Die oben zitierte Klausel könnte auch noch vor dem Hintergrund ein Abmahnrisiko darstellen, dass ja immerhin in irreführender Weise mit einer Selbstverständlichkeit geworben wird, nämlich dem gesetzlichen Widerrufs- und Rückgaberecht nach § 312d BGB.
OLG Hamburg
Nach Ansicht des OLG Hamburgs ist diese Klausel nicht abmahnfähig und zwar aus den folgenden Gründen:
- Es handle sich bei besagter Klausel schon ihrem Inhalt nach nicht um eine Garantie im Sinne des § 443 BGB, denn es werde keine Gewähr für die Beschaffenheit der Artikel übernommen. Vielmehr werde ein von ihrer Beschaffenheit völlig unabhängiges 14-tägiges Rückgaberecht eingeräumt. Damit sei § 477 Abs. 1 Nr. 1 BGB schon gar nicht anwendbar.
- Die Klausel sei auch nicht unter dem Gesichtspunkt der Irreführung wegen einer Werbung mit Selbstverständlichkeiten wettbewerbswidrig.
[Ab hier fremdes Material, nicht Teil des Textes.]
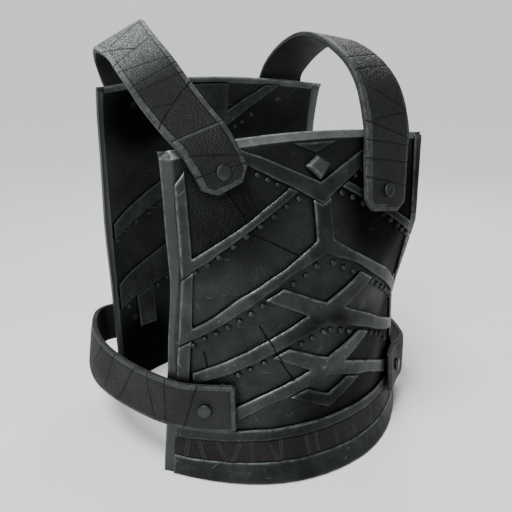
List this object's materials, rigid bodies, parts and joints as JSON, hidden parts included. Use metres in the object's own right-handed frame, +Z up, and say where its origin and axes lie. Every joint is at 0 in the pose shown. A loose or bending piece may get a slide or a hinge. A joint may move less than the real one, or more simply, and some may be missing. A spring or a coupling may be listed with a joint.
{
  "type": "steel breastplate",
  "caption": "Steel cuirass for an adult torso: front and back plates with raised strapwork, hung on thick leather shoulder straps and closed by leather side straps",
  "frame": {"origin": "on the floor, at the middle of the footprint, which is the middle of the bounding box seen from above", "axes": "+Z up, the wearer faces -Y, +X is the wearer's left; the long way of the object is +Z"},
  "size_m": [0.485, 0.385, 0.5357],
  "materials": {
    "plate_steel": "dark worn sheet steel with fine scratches, hairline cracks and a pebbled patina",
    "band_steel": "dark satin steel, worn bright along the edges",
    "inner_band_steel": "dull dark steel",
    "rivet_steel": "worn dark steel, brighter on top",
    "strap_leather": "thick dark grey leather, pebbled grain, creased, with paler worn edges",
    "hem_leather": "thin dark brown leather with scored lines, greying to one side"
  },
  "bodies": {
    "root": {"front_plate": "plate_steel", "back_plate": "plate_steel", "neck_gusset": "plate_steel", "neck_chevron": "band_steel", "brace_left": "band_steel", "brace_right": "band_steel", "yoke": "band_steel", "upper_cross": "band_steel", "lower_cross": "band_steel", "small_chevron": "band_steel", "border_left": "band_steel", "border_right": "band_steel", "waist_band": "band_steel", "foot_band": "band_steel", "lozenge_stud": "band_steel", "back_panel_outer": "band_steel", "back_collar_left_outer": "band_steel", "back_collar_right_outer": "band_steel", "back_chevron_outer": "band_steel", "back_girdle_outer": "band_steel", "back_tab_left_outer": "band_steel", "back_tab_right_outer": "band_steel", "back_panel_inner": "inner_band_steel", "back_collar_left_inner": "inner_band_steel", "back_collar_right_inner": "inner_band_steel", "back_chevron_inner": "inner_band_steel", "back_girdle_inner": "inner_band_steel", "back_tab_left_inner": "inner_band_steel", "back_tab_right_inner": "inner_band_steel", "shoulder_rivet_front_left": "rivet_steel", "shoulder_rivet_front_right": "rivet_steel", "shoulder_rivet_rear_left": "rivet_steel", "shoulder_rivet_rear_right": "rivet_steel", "side_rivet_front_left": "rivet_steel", "side_rivet_front_right": "rivet_steel", "side_rivet_rear_left": "rivet_steel", "side_rivet_rear_right": "rivet_steel", "shoulder_strap_left": "strap_leather", "shoulder_strap_right": "strap_leather", "side_strap_left": "strap_leather", "side_strap_right": "strap_leather", "hem_panel": "hem_leather"}
  },
  "joints": []
}
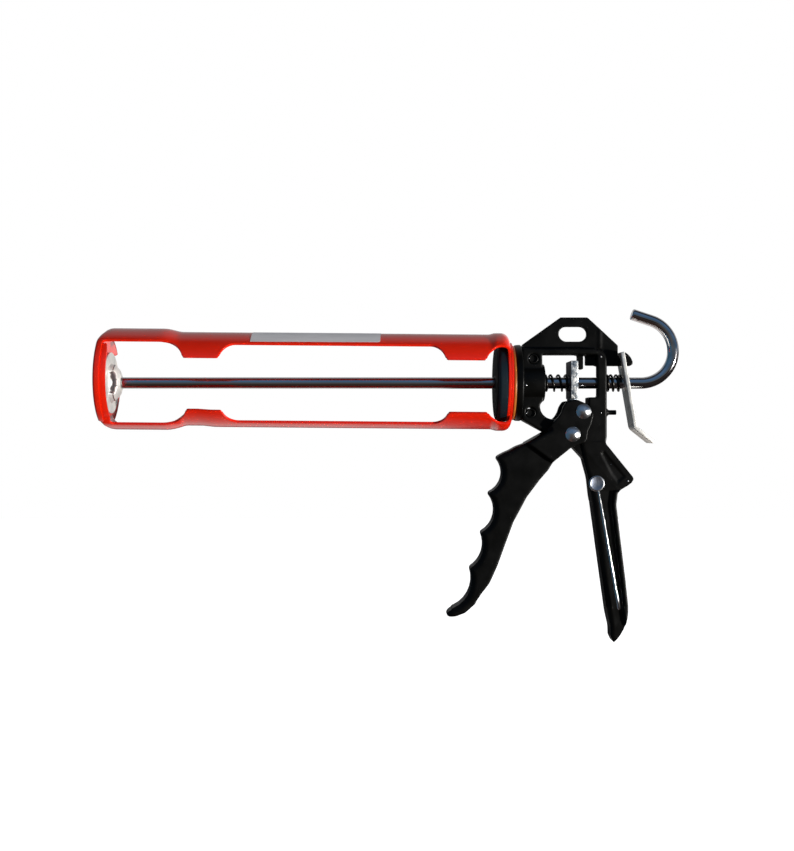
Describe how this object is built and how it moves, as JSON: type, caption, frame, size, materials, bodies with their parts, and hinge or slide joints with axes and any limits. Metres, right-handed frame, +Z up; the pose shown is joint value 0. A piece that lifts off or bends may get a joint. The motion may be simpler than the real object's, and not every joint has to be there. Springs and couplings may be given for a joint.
{
  "type": "caulking gun",
  "caption": "Hand caulking gun with an open half-round cradle that spins on a nose disc, a hooked push rod, trigger, release lever and a swing-out seal punch.",
  "frame": {"origin": "centre of the nozzle slot, on the front face of the cradle's front plate", "axes": "+X back along the push rod towards its hook, +Z up away from the handle, +Y towards the cradle's loading side"},
  "size_m": [0.3216, 0.052, 0.1858],
  "materials": {
    "red_paint": "gloss red stove enamel",
    "foil": "satin foil label, blank",
    "washer": "amber fibre washer, satin",
    "black_paint": "gloss black",
    "black_casting": "gloss black paint on a zinc casting",
    "rod_chrome": "bright plating, lightly scratched",
    "zinc": "bright zinc plate",
    "drive_steel": "dull steel",
    "spring_steel": "oiled spring wire",
    "rivet_steel": "dull zinc"
  },
  "bodies": {
    "body": {"body_casting": "black_casting", "nose_spindle": "black_paint", "nose_pins": "black_paint", "nose_retainer": "black_paint", "retainer_clip": "zinc", "swivel_washer": "washer", "stop_peg": "black_paint", "front_spring": "spring_steel", "rear_spring": "spring_steel", "punch_rivet": "rivet_steel"},
    "cradle": {"cradle_upper": "red_paint", "cradle_lower": "red_paint", "cradle_label": "foil"},
    "piston": {"piston_plate": "zinc"},
    "rod": {"push_rod": "rod_chrome", "piston_nut": "zinc"},
    "trigger": {"trigger": "black_casting", "pivot_rivet": "rivet_steel", "drive_rivet": "rivet_steel"},
    "drive_plate": {"drive_plate": "drive_steel"},
    "release_lever": {"release_lever": "zinc"},
    "punch": {"punch_wire": "zinc"}
  },
  "joints": [
    {"name": "cradle_spin", "type": "hinge", "parent": "body", "child": "cradle", "pos_m": [0.2273, 0, 0], "axis": [1, 0, 0], "continuous": true},
    {"name": "rod_slide", "type": "slide", "parent": "body", "child": "piston", "axis": [1, 0, 0], "range_m": [0, 0.207]},
    {"name": "rod_turn", "type": "hinge", "parent": "piston", "child": "rod", "pos_m": [0.01, 0, 0], "axis": [1, 0, 0], "range_deg": [-150, 150]},
    {"name": "trigger_pull", "type": "hinge", "parent": "body", "child": "trigger", "pos_m": [0.2608, 0, -0.0286], "axis": [0, -1, 0], "range_deg": [0, 32], "stiffness_Nm_per_rad": 0.6, "springref_deg": -20.05},
    {"name": "drive_slide", "type": "slide", "parent": "body", "child": "drive_plate", "axis": [-1, 0, 0], "range_m": [0, 0.0078], "deforming": ["front_spring"]},
    {"name": "lever_press", "type": "hinge", "parent": "body", "child": "release_lever", "pos_m": [0.2891, 0, 0.0146], "axis": [0, 1, 0], "range_deg": [0, 11], "stiffness_Nm_per_rad": 0.2, "springref_deg": -20.05, "deforming": ["rear_spring"]},
    {"name": "punch_swing", "type": "hinge", "parent": "body", "child": "punch", "pos_m": [0.2743, -0.0093, -0.0555], "axis": [0, -1, 0], "range_deg": [0, 150]}
  ],
  "couplings": [
    {"joint": "drive_slide", "follows": "trigger_pull", "m_per_rad": 0.01356}
  ]
}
Selbst wenn sie als Werbung im Sinne des § 5 UWG aufzufassen sein sollte, sei der werbliche Effekt dieser nicht besonders hervorgehobenen AGB-Klausel auf einer untergeordneten Seite der Homepage als so gering anzusehen, dass die Bagatellgrenze des § 3 UWG nicht überschritten werde.